India Inc turns stingy on payout; cos giving dividends declines 4.5%
Among BSE 100 cos, prominent firms who have decided to skip dividends, include, or are yet to announce, Tata Communications & Ranbaxy Labs.
Dividend is the money that companies pay to equity holders based on the number of shares owned by them, periodically out of the profits. Most companies pay annual dividends in the first half of the year, but some also pay interim dividends if they have surplus cash for which they don’t have any immediate use. Some say companies are acting stingy as they want to conserve cash for investments.
With all projections indicating an 8.5-9% growth in the economy this year, companies are gearing up to take advantage of the Indian consumption story with significant capacity expansions in the pipeline, said Ajay Arora, partner (Transaction Advisory Services) at consulting firm Ernst & Young.

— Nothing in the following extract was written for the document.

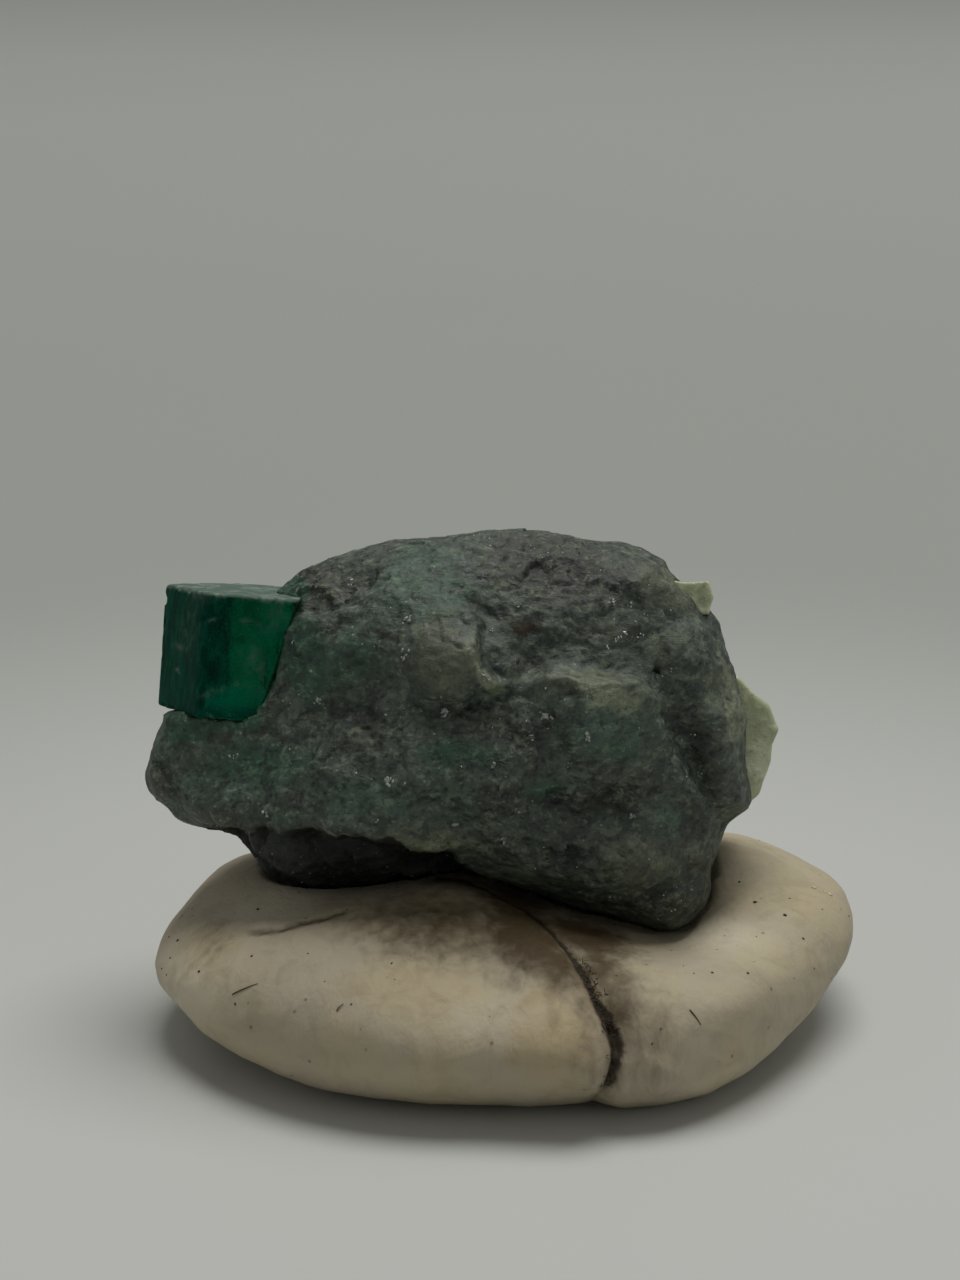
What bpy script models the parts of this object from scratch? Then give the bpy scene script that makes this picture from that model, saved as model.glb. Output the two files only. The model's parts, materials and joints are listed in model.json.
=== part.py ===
"""A raw emerald crystal in its matrix, standing on a kneaded lump of mineral putty.

The stub of a six-sided emerald sits in a notch of a piece of dark mica schist. Two pale
yellow-green crystals stick out of the rock's right side. Sizes are in millimetres and are
turned into metres where the meshes are made. The rock and its crystals are laid out in a
frame of their own, centred in the rock: x to the right, y away from VIEWPOINT and z up.
"""
import math

import bmesh
import bpy
import numpy as np
from mathutils import Matrix, Vector

MM = 0.001
GAP = 0.3                                   # clearance between neighbouring pieces

# Where the specimen is looked at from: forms are laid out as they appear from there.
VIEWPOINT = (-0.95, -130.0, 53.3)

# Matrix rock: an outline seen from VIEWPOINT, swept to a rounded block in depth.
ROCK_CENTRE = (-2.3, 2.7, 13.1)
ROCK_FRONT = 7.6
ROCK_BACK = 8.0
ROCK_SQUARENESS = 2.3
ROCK_OUTLINE = [
    (12.8, -2.0), (12.9, -0.2), (12.3, 1.7), (12.0, 2.8), (11.8, 4.0), (11.3, 4.6),
    (10.9, 5.2), (10.1, 5.7), (9.5, 6.2), (9.4, 6.7), (8.4, 7.2), (7.5, 7.5), (6.6, 7.6),
    (4.2, 8.0), (3.5, 8.1), (2.2, 8.0), (1.4, 8.0), (-0.4, 7.8), (-2.1, 7.6), (-3.4, 7.3),
    (-5.1, 6.8), (-6.4, 6.2), (-7.2, 5.6), (-7.8, 5.0), (-8.3, 3.9), (-8.7, 2.4),
    (-9.4, 1.1), (-10.8, 0.5), (-12.4, 0.2), (-12.3, -0.2), (-12.6, -0.8), (-12.8, -1.4),
    (-12.9, -2.0), (-13.1, -2.5), (-13.0, -3.0), (-12.7, -3.5), (-12.2, -3.7), (-11.9, -4.3),
    (-11.2, -4.7), (-10.3, -4.9), (-9.3, -5.0), (-8.8, -5.5), (-8.4, -6.1), (-7.8, -6.8),
    (-6.9, -7.3), (-6.0, -7.5), (-3.4, -7.3), (-0.8, -6.9), (0.9, -6.7), (2.2, -7.0),
    (3.5, -7.5), (4.8, -8.0), (5.9, -8.4), (7.4, -8.8), (8.9, -9.2), (9.7, -9.4),
    (10.6, -8.8), (11.1, -8.2), (11.3, -7.6), (11.3, -6.7), (11.5, -5.9), (11.8, -5.2),
    (12.0, -4.6), (13.0, -3.9),
]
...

“After the global financial slowdown, companies were going slow on investments but now a lot of them are saving capital to go in for the next round of investment,” he said.
The numbers tell a part of the story. The total number of firms declaring dividends for the first half of this fiscal year ending September 30, has dropped 4.5% over the year-ago period. Companies announce dividend payment in advance and for the first half 1,144 firms out of the total space of over 3,000 listed companies, have declared dividend payouts.
This is also the second successive year where the number of firms doling out dividend to shareholders has declined in the first half of a financial year. The peak was recorded in the April-September 2008 when 1,363 firms paid dividends.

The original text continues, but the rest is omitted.